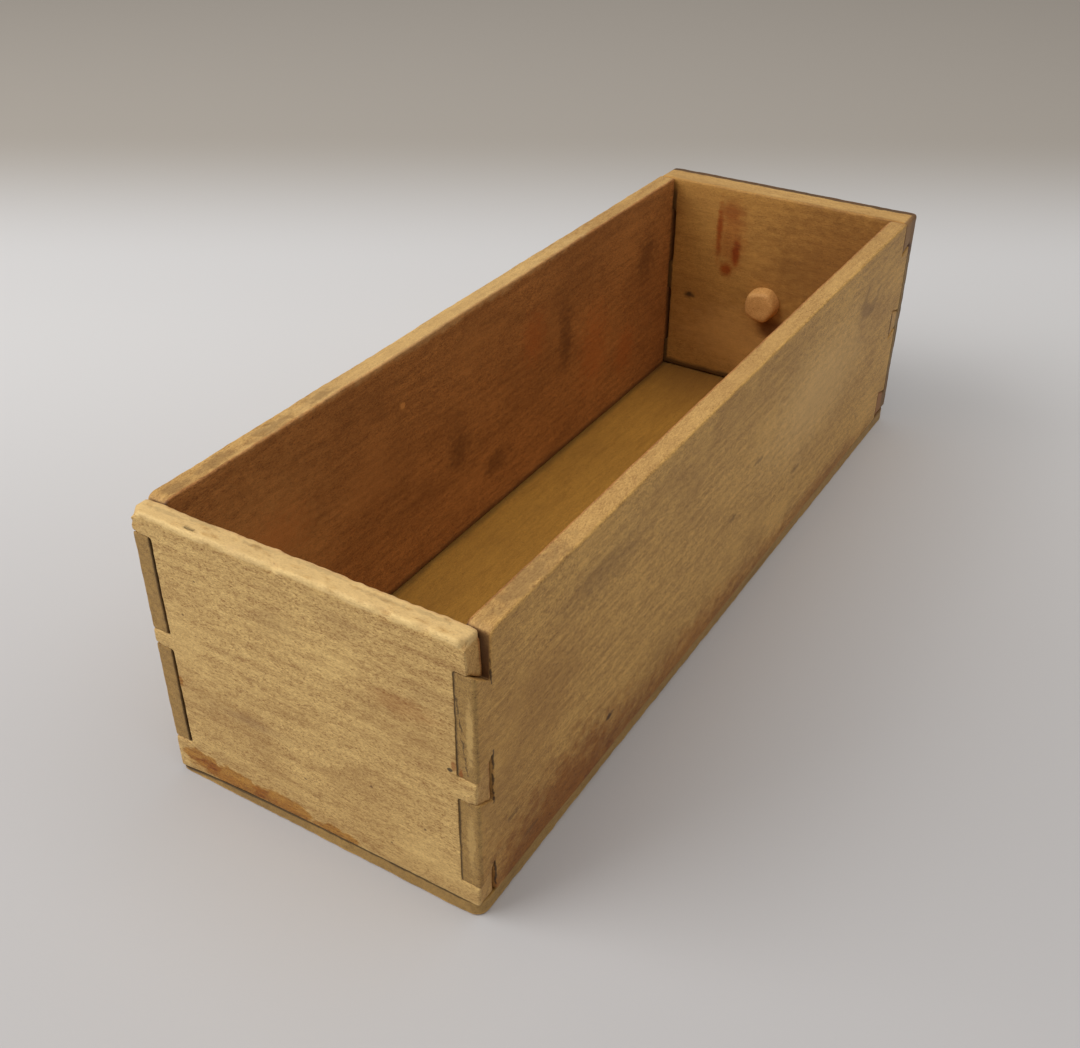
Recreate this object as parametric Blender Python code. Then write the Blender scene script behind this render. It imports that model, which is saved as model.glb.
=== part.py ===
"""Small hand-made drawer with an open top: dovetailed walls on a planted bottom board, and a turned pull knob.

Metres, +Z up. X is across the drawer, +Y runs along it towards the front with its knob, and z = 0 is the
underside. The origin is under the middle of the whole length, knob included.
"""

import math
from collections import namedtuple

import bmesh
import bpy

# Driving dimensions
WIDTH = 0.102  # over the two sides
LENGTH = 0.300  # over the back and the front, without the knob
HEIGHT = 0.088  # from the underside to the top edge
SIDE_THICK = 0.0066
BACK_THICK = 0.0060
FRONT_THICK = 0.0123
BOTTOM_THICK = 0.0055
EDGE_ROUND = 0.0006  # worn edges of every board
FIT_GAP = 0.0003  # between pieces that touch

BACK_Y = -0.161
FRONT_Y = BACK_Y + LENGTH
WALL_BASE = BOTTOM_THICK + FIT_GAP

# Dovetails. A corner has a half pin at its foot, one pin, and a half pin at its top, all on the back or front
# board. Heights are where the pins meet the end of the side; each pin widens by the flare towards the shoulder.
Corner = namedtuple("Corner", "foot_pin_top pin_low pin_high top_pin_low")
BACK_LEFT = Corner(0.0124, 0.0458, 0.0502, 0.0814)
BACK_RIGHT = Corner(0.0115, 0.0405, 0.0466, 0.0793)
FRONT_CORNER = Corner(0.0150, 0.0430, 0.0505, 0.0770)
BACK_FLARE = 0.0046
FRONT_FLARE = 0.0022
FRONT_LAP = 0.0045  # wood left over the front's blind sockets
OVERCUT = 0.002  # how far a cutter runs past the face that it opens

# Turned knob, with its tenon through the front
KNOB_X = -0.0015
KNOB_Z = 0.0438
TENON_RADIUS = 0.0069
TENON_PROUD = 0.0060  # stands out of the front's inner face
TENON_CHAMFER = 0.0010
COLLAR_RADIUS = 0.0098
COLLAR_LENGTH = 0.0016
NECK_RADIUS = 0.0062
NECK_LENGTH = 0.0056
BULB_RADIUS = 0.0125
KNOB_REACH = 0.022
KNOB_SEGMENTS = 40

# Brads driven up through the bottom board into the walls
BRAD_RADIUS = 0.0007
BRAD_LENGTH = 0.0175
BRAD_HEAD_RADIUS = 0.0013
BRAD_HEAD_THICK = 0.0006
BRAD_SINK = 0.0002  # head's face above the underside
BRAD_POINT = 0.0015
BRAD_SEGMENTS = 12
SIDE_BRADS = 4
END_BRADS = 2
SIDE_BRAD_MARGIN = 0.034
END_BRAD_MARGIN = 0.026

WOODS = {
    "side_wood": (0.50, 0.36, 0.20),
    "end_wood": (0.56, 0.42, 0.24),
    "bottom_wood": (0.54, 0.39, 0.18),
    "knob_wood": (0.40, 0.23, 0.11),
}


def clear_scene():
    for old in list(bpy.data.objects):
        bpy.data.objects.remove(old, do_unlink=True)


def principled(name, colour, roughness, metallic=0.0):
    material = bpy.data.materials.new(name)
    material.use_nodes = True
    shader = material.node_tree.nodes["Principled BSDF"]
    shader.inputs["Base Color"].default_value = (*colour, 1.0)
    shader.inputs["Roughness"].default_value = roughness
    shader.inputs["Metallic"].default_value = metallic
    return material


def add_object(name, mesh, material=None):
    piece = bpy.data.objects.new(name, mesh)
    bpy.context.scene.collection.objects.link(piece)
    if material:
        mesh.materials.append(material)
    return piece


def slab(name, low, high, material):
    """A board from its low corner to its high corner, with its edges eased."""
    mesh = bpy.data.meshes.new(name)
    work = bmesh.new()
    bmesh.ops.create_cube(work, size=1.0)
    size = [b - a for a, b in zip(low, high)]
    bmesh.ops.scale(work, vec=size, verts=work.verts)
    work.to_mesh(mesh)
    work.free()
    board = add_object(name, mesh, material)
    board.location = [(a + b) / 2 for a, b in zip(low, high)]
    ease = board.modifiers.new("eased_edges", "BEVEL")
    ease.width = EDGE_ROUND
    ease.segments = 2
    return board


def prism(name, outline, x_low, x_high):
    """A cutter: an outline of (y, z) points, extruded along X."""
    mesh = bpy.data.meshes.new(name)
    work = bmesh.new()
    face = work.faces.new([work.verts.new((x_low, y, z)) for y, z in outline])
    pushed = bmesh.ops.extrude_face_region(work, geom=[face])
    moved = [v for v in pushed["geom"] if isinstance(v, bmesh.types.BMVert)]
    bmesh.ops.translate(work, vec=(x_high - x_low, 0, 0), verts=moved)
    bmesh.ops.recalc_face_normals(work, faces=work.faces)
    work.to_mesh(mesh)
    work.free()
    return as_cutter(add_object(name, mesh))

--

• Problem requirements
Please write out exactly the lines from the start of the data through the line that contains "turned pull knob.", both ends included, and nothing else.

• Worked answer
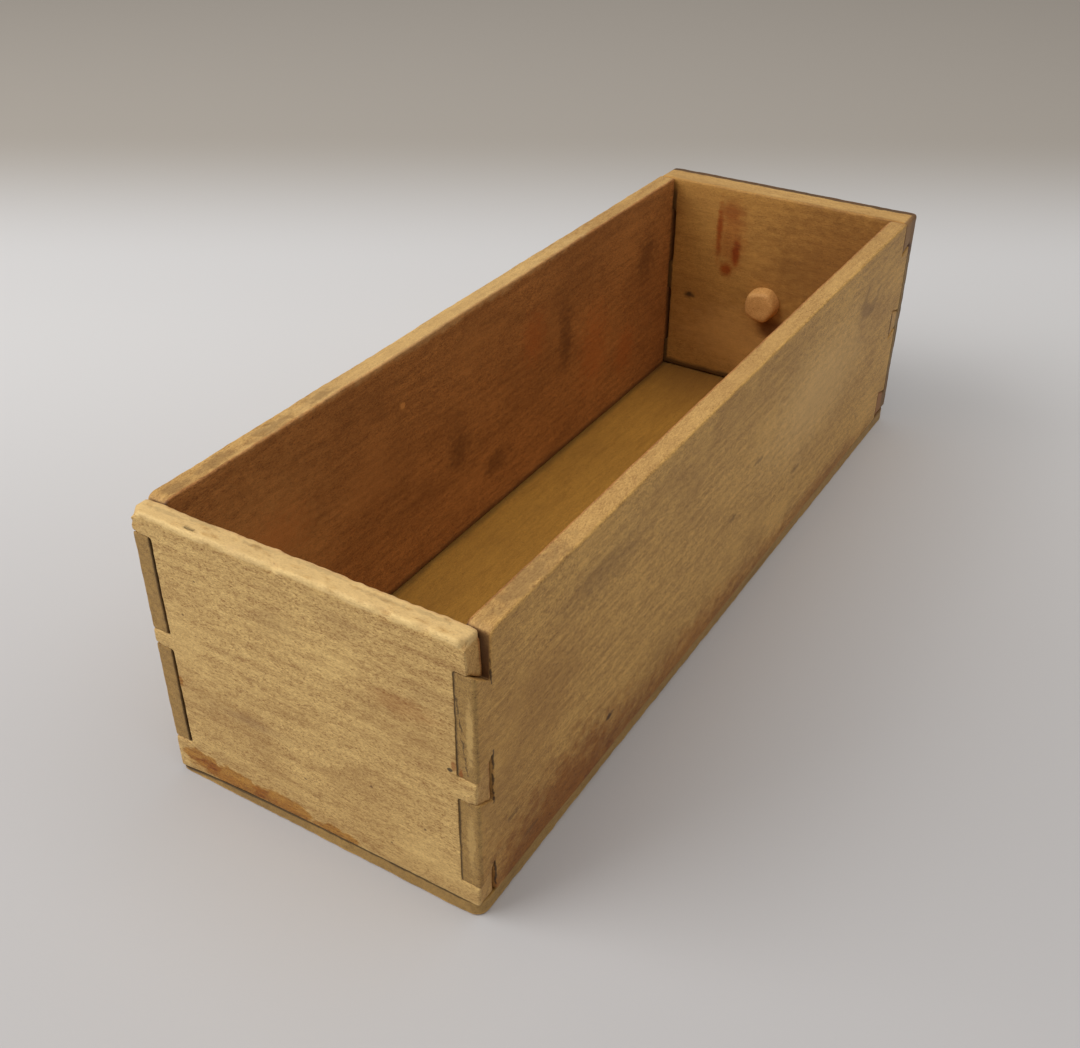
Recreate this object as parametric Blender Python code. Then write the Blender scene script behind this render. It imports that model, which is saved as model.glb.
=== part.py ===
"""Small hand-made drawer with an open top: dovetailed walls on a planted bottom board, and a turned pull knob.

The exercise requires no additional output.